Lin X, Casas J, Pardàs M. Temporally Coherent 3D Point Cloud Video Segmentation in Generic Scenes. IEEE Transactions on Image Processing. 2018;27(6):3087 - 3099.  (24.37 MB)


Video segmentation is an important building block for high level applications such as scene understanding and interaction analysis. While outstanding results are achieved in this field by state-of-the-art learning and model based methods, they are restricted to certain types of scenes or require a large amount of annotated training data to achieve object segmentation in generic scenes. On the other hand, RGBD data, widely available with the introduction of consumer depth sensors, provides actual world 3D geometry compared to 2D images. The explicit geometry in RGBD data greatly helps in computer vision tasks, but the lack of annotations in this type of data may also hinder the extension of learning based methods to RGBD. In this paper, we present a novel generic segmentation approach for 3D point cloud video (stream data) thoroughly exploiting the explicit geometry in RGBD. Our proposal is only based on low level features, such as connectivity and compactness.

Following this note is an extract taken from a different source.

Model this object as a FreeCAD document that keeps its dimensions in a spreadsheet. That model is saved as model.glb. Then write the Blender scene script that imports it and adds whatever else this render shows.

We exploit temporal coherence by representing the rough estimation of objects in a single frame with a hierarchical structure, and propagating this hierarchy along time. The hierarchical structure provides an efficient way to establish temporal correspondences at different scales of object-connectivity, and to temporally manage the splits and merges of objects. This allows updating the segmentation according to the evidence observed in the history. The proposed method is evaluated on several challenging datasets, with promising results for the presented approach.